══ DATA SECTION ══
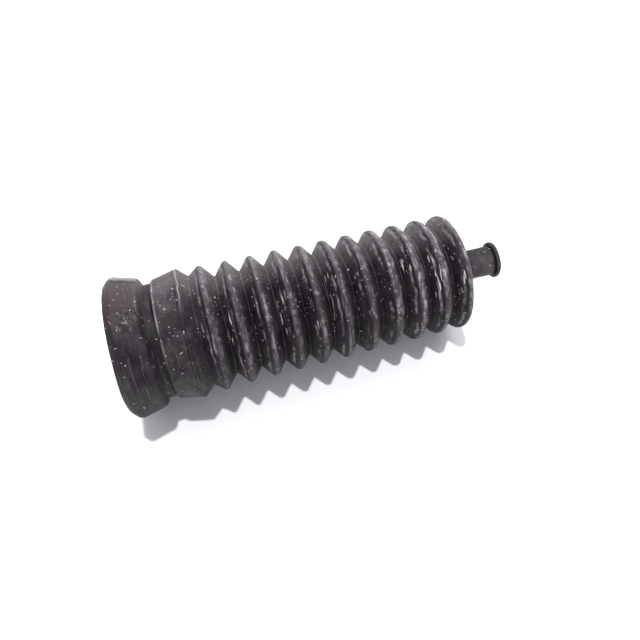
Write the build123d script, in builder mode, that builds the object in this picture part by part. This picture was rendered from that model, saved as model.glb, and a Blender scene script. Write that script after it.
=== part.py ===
from build123d import *

import os
from math import atan2, cos

# A steering rack boot: one rubber moulding, written as the regions between which it flexes.
# Millimetres. X runs along the boot from the cuff's mouth (X = 0) to the neck, and Z is up.
# Every section is drawn in the XY plane, with Y as the radius, and turned about the X axis.

# Mounting cuff, which the rack housing goes into
cuff_bore_radius = 27.0
cuff_bore_length = 14.5
mouth_radius = 29.4
lip_side = (1.2, 31.8)
lip_top = (4.6, 32.8)
collar_end = (15.0, 29.7)
cuff_end = (15.6, 28.6)

# Groove for the band clamp
groove_bore_radius = 23.8
groove_radius = 26.2
groove_start_x = 16.5
groove_end_x = 20.2
groove_fillet = 0.6

# Shoulder: a gentle cone from the groove up to the first crest
shoulder_start_x = 21.4
shoulder_start_radius = 27.6

# Pleats: crests are numbered from the cuff, and root n lies between crests n and n + 1
pleat_count = 12
pitch = 11.5
first_crest = (32.7, 30.0)
second_crest_x = 43.2
crest_radius = 29.0
crest_taper = 0.14
last_crest_rise = 1.3  # its corner stands higher above its rounded top, because its neck side is steeper
first_root = (37.6, 25.6)
root_radius = 22.9
root_taper = 0.09
crest_round = 1.6
crest_round_growth = 0.1
root_round = 0.6
wall = 1.4
last_crest_under = (0.4, 2.6)  # from its outside corner: towards the cuff, and inwards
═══
EXERCISE REQUIREMENTS >>
From the listing, copy each line containing the word "part".

PROBLEM SOLUTION >>
Write the build123d script, in builder mode, that builds the object in this picture part by part. This picture was rendered from that model, saved as model.glb, and a Blender scene script. Write that script after it.
=== part.py ===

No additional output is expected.